Wenn der FC Bayern am Samstagabend beim 1. FC Union Berlin antritt, muss Thomas Tuchel auf insgesamt sechs Spieler verzichten. Leroy Sané, Serge Gnabry, Kingsley Coman, Sacha Boey, Bouna Sarr und Tarek Buchmann stehen allesamt verletzungsbedingt nicht zur Verfügung.
Es ist nicht das erste Mal in dieser Saison, dass der FCB-Trainer eine halbe Elf an Verletzten zusammenbekommt. Immer wieder sind es dabei Muskelverletzungen, die den Münchener Spielern zu schaffen machen, ganze 24 waren es im bisherigen Verlauf dieser Spielzeit.
"Das ist auf jeden Fall auch ein Thema, wir müssen eine Lösung finden", sagte Tuchel kürzlich, nachdem es Gnabry mal wieder erwischt hatte. Über die Gründe wurde in der Folge reichlich spekuliert. Liegt es am Rasen? Liegt es an den Trainingsmethoden von Tuchel?
Dr. Hans-Wilhelm Müller Wohlfahrt, seines Zeichens eine echte Koryphäe im Bereich der Sportmedizin, ordnete die Probleme des FC Bayern im Gespräch mit "Welt am Sonntag" nun ein.
Dabei räumte er zunächst mit den Spekulationen rund um den Rasen auf. "Ganz klares Nein! Ein solcher Rasen ist heute Standard", sagte Dr. Müller-Wohlfahrt deutlich, und ergänzte: "Einen ähnlichen hatten wir schon unter Pep Guardiola.
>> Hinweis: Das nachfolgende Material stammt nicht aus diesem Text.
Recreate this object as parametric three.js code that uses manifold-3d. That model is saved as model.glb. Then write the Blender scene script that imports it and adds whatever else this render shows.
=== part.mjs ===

Der wurde sogar gewechselt, war aber nicht schuld an den Verletzungen damals."
Auch Tuchel nahm er dabei aus der Schusslinie. Es sei "nicht die Schuld des Trainers. Thomas Tuchel hat in Sachen Training und Belastungssteuerung einen sehr guten Ruf". Vielmehr sei der Übungsleiter "der Leidtragende, immer wieder muss er die Mannschaft neu formieren".
Aber woran liegt es dann? "Ich sehe ein grundsätzliches Problem im Profifußball. In der Bundesliga, aber auch in der englischen, spanischen, italienischen und französischen Liga", holte Dr. Müller-Wohlfahrt weit aus. Für ihn steht fest: "Die Kernspin-Technik, ihr wird ein deutlich zu hoher Stellenwert eingeräumt."
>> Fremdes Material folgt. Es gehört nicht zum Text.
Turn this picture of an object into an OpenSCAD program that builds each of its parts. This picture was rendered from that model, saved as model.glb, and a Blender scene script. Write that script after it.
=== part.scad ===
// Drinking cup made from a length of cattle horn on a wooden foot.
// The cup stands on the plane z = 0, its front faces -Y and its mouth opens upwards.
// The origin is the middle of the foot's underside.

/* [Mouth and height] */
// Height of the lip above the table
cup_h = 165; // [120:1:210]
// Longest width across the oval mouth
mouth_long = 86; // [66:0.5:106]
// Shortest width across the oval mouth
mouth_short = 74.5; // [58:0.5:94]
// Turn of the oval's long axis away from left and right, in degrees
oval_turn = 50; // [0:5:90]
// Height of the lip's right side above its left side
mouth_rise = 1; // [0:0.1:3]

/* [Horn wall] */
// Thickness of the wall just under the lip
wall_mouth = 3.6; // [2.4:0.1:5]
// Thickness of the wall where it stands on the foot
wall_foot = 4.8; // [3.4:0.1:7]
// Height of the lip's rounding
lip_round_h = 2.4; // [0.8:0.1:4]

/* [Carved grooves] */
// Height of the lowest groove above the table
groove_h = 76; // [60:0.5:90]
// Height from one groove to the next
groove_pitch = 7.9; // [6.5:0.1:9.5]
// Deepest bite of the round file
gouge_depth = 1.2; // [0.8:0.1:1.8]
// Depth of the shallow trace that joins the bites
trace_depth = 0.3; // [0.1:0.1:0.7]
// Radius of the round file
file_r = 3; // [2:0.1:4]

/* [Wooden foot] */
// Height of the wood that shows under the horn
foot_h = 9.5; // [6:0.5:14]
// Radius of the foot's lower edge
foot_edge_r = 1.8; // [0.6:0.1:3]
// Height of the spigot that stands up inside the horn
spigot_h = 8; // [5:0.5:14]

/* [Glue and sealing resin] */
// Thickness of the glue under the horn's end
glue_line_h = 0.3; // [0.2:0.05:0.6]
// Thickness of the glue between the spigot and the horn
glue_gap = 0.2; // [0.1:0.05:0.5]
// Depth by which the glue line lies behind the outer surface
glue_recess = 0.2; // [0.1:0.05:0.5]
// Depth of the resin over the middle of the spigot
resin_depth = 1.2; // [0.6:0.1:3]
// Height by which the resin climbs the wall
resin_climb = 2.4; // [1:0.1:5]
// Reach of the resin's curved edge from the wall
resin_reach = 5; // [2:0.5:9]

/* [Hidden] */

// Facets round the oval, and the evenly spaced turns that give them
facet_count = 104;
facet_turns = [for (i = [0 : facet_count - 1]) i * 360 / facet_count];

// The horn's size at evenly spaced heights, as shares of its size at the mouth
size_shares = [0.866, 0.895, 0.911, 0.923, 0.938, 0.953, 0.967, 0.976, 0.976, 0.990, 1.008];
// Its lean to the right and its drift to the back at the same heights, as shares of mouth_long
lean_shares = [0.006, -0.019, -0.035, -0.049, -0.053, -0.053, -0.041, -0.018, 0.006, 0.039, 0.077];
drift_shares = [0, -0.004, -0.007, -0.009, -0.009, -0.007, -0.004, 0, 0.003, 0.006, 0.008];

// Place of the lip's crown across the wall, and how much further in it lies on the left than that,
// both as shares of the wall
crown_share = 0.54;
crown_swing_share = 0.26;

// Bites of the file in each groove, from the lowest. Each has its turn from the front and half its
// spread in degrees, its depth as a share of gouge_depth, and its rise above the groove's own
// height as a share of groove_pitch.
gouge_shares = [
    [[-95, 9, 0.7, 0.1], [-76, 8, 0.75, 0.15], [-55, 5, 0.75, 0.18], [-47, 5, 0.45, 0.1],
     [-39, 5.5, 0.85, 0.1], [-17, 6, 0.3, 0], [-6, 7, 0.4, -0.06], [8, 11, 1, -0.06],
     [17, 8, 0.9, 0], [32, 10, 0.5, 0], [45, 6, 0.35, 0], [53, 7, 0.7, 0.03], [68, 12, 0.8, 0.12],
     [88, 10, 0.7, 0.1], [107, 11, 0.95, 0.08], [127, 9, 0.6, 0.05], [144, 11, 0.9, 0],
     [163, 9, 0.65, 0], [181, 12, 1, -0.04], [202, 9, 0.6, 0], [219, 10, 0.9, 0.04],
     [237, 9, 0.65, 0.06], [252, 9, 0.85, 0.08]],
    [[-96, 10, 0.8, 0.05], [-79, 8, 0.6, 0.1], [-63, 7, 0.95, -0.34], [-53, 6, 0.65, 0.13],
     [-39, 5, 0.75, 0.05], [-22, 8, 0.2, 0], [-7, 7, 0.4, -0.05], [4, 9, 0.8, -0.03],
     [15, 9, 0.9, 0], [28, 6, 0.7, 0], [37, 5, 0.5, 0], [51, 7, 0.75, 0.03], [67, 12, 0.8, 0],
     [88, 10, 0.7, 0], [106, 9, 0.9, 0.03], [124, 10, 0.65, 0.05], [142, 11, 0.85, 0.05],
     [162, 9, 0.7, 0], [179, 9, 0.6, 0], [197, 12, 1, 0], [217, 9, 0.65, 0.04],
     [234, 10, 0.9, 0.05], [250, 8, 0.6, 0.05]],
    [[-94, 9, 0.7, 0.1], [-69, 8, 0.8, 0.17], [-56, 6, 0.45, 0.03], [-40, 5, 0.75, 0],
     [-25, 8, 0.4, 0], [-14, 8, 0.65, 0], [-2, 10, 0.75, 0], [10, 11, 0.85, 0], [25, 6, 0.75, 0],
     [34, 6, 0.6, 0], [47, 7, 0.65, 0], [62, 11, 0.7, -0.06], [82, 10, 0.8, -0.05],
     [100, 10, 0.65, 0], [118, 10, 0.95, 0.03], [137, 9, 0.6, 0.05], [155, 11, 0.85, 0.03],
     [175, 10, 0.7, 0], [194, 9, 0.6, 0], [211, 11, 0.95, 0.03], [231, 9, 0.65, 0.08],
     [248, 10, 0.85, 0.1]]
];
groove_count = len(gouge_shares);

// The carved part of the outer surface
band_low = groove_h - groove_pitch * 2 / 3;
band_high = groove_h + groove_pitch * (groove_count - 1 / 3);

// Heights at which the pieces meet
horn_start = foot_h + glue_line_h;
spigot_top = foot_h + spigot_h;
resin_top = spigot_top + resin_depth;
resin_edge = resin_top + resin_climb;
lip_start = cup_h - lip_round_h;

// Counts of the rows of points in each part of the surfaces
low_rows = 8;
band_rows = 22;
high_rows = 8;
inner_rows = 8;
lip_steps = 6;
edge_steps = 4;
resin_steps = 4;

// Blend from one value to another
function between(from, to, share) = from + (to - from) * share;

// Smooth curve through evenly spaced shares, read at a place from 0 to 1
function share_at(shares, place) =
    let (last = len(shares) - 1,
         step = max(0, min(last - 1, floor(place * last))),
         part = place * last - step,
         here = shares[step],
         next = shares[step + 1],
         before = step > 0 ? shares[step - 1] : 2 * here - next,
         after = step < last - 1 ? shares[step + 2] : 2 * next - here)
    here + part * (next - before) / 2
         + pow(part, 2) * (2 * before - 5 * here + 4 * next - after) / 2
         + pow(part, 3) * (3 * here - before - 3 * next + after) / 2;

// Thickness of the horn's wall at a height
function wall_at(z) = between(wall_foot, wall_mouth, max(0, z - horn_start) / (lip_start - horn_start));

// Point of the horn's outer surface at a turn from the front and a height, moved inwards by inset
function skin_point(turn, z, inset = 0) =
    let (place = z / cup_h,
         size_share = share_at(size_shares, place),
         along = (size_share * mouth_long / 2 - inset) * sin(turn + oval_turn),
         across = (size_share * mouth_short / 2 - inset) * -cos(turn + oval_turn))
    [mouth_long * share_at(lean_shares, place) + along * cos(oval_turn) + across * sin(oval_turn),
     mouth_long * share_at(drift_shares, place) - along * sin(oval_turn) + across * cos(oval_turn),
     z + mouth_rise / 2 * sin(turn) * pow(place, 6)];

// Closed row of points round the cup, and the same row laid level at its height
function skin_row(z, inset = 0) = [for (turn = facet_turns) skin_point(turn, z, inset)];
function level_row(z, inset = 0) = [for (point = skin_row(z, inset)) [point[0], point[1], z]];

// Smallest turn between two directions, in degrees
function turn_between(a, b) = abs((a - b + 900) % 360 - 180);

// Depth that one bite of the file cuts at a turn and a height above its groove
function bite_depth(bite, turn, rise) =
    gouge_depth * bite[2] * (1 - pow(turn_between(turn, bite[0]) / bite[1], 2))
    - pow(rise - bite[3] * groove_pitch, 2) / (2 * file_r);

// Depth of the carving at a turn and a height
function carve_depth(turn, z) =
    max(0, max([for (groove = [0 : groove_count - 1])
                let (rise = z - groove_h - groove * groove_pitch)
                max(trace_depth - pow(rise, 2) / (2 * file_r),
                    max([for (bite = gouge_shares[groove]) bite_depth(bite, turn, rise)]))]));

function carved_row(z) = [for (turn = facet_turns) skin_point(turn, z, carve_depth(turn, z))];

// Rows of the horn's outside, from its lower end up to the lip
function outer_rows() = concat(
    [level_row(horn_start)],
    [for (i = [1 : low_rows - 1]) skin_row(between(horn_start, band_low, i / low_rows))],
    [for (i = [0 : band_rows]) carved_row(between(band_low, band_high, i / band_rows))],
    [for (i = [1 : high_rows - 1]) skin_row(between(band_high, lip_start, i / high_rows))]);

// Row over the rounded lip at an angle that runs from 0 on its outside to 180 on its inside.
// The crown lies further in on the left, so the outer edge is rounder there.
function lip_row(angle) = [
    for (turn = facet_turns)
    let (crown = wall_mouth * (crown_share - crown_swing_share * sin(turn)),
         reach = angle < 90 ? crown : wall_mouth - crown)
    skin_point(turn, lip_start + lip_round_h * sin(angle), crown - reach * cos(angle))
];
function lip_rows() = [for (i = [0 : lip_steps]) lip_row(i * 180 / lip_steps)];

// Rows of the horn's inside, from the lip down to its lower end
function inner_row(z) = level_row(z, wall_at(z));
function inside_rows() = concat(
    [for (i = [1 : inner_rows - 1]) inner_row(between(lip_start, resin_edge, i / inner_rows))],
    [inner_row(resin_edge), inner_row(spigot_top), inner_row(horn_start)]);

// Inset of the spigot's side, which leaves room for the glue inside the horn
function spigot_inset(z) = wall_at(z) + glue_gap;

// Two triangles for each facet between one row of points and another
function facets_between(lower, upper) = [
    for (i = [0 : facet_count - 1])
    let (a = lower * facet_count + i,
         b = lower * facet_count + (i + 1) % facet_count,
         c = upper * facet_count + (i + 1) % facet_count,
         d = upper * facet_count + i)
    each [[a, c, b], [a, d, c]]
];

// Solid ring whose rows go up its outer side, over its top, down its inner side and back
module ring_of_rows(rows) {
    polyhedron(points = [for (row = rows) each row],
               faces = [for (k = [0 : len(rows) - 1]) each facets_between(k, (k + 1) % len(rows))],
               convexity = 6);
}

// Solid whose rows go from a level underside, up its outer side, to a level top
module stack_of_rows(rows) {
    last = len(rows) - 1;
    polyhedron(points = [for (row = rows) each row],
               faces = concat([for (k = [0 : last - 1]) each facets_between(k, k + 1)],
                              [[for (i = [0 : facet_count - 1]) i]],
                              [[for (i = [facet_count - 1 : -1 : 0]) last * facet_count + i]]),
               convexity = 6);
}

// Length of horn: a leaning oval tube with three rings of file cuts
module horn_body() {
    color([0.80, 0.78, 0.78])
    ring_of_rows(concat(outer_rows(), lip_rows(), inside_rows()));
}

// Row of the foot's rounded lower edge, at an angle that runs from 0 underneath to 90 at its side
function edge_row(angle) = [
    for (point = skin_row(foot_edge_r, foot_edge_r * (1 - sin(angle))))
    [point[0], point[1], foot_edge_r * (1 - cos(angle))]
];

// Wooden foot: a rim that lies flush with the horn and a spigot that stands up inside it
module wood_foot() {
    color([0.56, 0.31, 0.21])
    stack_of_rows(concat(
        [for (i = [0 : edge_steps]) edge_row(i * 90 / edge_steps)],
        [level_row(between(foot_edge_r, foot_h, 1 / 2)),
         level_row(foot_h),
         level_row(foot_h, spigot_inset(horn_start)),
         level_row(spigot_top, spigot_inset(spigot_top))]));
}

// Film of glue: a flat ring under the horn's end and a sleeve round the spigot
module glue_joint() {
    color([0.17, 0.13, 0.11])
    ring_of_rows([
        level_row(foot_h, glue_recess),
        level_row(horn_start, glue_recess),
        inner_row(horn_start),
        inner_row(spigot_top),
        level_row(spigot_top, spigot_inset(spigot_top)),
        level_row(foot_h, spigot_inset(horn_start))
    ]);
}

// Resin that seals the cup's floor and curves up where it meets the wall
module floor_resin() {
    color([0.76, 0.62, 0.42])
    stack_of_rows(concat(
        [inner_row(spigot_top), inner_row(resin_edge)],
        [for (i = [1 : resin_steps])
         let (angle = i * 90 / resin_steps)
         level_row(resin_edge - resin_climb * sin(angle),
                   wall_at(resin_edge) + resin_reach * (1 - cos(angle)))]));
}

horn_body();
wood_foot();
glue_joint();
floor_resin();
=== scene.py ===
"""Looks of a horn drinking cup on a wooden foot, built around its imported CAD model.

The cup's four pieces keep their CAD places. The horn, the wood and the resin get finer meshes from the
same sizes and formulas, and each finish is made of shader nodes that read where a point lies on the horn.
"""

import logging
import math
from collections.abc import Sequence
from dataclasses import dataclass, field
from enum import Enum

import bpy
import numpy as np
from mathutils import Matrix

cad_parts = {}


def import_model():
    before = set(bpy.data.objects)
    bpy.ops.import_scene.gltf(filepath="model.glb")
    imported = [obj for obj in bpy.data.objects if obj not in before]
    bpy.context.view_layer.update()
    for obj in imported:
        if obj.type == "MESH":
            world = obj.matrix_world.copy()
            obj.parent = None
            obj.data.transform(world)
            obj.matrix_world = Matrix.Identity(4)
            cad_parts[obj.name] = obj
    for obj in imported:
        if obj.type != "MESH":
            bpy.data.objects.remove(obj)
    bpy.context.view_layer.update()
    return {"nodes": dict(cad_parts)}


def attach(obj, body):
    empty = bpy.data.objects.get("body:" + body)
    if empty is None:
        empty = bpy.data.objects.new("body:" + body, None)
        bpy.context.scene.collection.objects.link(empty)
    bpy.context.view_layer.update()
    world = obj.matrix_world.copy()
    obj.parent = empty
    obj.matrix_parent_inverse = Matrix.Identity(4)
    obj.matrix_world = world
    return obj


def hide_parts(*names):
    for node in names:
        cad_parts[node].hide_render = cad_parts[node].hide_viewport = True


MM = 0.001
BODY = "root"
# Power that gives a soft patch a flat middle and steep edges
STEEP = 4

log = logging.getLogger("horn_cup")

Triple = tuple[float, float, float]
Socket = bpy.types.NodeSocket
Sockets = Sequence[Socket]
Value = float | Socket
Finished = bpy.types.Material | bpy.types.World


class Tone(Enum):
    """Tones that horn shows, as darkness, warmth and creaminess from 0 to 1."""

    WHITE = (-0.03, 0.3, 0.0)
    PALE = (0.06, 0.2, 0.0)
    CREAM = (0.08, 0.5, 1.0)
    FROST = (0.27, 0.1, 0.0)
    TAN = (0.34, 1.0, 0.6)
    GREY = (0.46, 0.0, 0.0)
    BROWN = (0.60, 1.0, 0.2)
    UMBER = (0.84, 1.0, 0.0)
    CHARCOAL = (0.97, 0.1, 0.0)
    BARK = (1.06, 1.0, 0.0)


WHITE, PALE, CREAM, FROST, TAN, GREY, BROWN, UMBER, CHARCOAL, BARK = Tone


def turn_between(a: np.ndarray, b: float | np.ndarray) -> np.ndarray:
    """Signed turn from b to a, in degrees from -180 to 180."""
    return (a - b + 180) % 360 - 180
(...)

Der Glaube an diese Herangehensweise sei "viel zu groß geworden", beklagte er und schlug zugleich Alarm: "Die moderne Sportmedizin befindet sich nicht im Stillstand, sondern in der Rückentwicklung."
Der 81-Jährige, der als Mannschaftsarzt einst selbst den FC Bayern, Hertha BSC sowie die deutsche Nationalmannschaft betreut hatte, vermisst demnach zunehmend "die Fähigkeit, mit den Händen zu diagnostizieren. Bei den jungen Ärzte-Kollegen vermisse ich das Rückgrat zu sagen: Ich will selbst herausfinden, was die Ursache und Art der Verletzung ist".
Stattdessen vertrauen Dr. Müller-Wohlfahrt zufolge zu viele Ärzte blind auf die Technik. Dabei sollten sie Verletzungen selbst ertasten können: "Jeder Sportarzt sollte noch auf dem Rasen oder spätestens in der Kabine eine Diagnose stellen können."
Durch die veränderte Herangehensweise "stimmen die Diagnosen oft nicht" oder aber sie werden "zu spät gestellt". Seine Ausführungen schloss die Legende der Sportmedizin daher mit einem Appell: "Ich will grundsätzlich allen Sportärzten raten: Schaut hin, mit welchen Symptomen ihr es zu tun habt! Traut euch!"